Dinder transforms food discovery into a visual, swipe based experience inspired by how people naturally browse today. By learning from user interactions and preferences, it quickly surfaces dishes and restaurants that match current cravings, helping users move from indecision to action with less effort and more confidence.

Group Table

Group Table simplifies planning meals with friends by centralizing discovery, discussion, and decision making in one shared space. Users can explore options together, react to suggestions, and align on availability and preferences, reducing back and forth and making group dining easier and more enjoyable.

Design System Implementation

The design system brings consistency and flexibility to the experience while allowing personality to shine through. Inspired by the mood board, it uses warm color palettes, expressive imagery, rounded typography, and organic shapes to create an inviting, food forward aesthetic. Modular components and clear hierarchy ensure the system scales across features like discovery, social content, and group planning while maintaining clarity, usability, and visual cohesion.

Takeaways &
Next Steps

Bringing together discovery, social context, and group planning into a single experience highlighted the importance of clarity, consistency, and trust throughout the user journey. Research driven insights shaped interaction patterns that reduced decision fatigue while supporting more confident, emotionally informed choices.
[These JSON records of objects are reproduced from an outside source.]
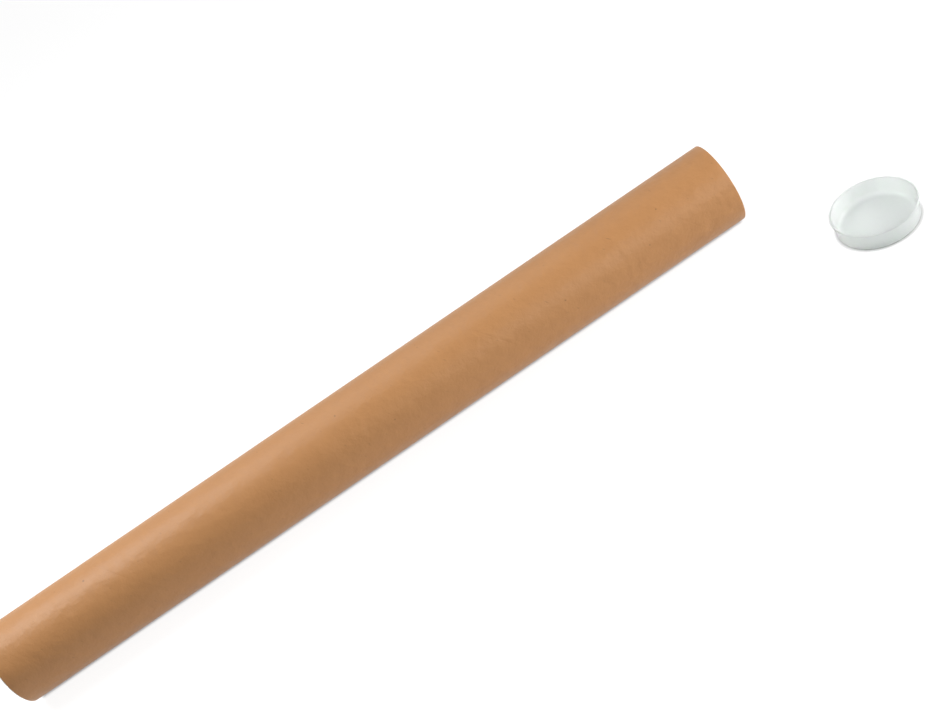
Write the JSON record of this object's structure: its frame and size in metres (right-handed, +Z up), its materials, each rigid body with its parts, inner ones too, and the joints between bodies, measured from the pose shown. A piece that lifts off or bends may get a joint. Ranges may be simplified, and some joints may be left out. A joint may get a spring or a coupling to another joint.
{
  "type": "cardboard mailing tube",
  "caption": "Spiral-wound kraft cardboard mailing tube lying on its side, with one push-in plastic end plug fitted and one lying loose beside the open mouth.",
  "frame": {"origin": "centre of the tube's open mouth, in the plane of its cut edge", "axes": "+X along the tube's axis and out of the open mouth, +Z up from the surface that the tube and the loose plug lie on"},
  "size_m": [0.7184, 0.1598, 0.064],
  "materials": {
    "kraft_board": "smooth wound kraft paper, matt",
    "plug_plastic": "natural translucent polyethylene, satin"
  },
  "bodies": {
    "tube": {"tube": "kraft_board", "loose_plug": "plug_plastic"},
    "fitted_plug": {"fitted_plug": "plug_plastic"}
  },
  "joints": [
    {"name": "plug_pull", "type": "slide", "parent": "tube", "child": "fitted_plug", "axis": [-1, 0, 0], "range_m": [0, 0.03]}
  ]
}
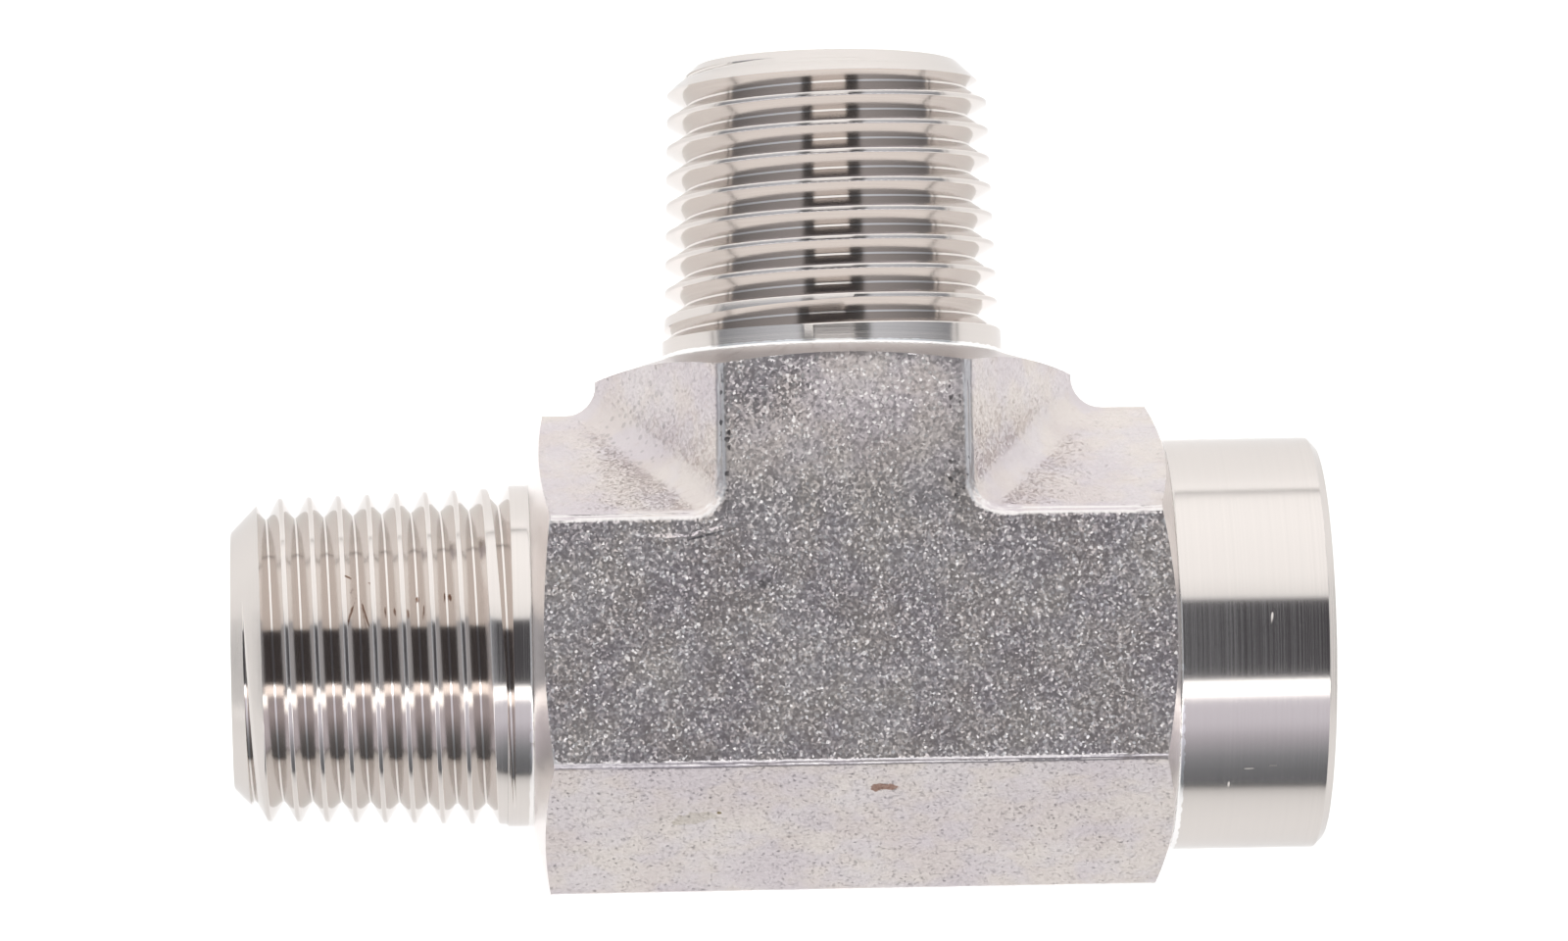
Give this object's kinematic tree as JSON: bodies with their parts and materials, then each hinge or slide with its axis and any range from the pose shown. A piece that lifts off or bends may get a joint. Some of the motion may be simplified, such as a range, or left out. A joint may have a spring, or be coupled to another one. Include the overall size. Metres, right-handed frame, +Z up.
{
  "type": "threaded tee",
  "caption": "Forged hexagonal pipe tee with machined ends: male taper thread at one end of the run and on the branch, female threaded socket at the other end of the run.",
  "frame": {"origin": "on the lower wide flat that the tee lies on, straight under the point where the run and branch axes cross", "axes": "+X along the run towards the female end, +Y along the branch, +Z up from the flat that it lies on"},
  "size_m": [0.0683, 0.0521, 0.027],
  "materials": {
    "stainless": "blasted forged hexagon body, bright turned threads and collars"
  },
  "bodies": {
    "root": {"tee_body": "stainless"}
  },
  "joints": []
}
Ongoing collaboration across ideation, testing, and iteration ensured concepts stayed grounded in real user needs as complexity increased.

Next steps include designing lightweight onboarding flows to better introduce new interaction models and educate users on key features such as swipe based discovery, social reviews, and group planning. Additional refinement of system feedback, personalization, and collaborative decision states will help strengthen usability and adoption as the product continues to evolve.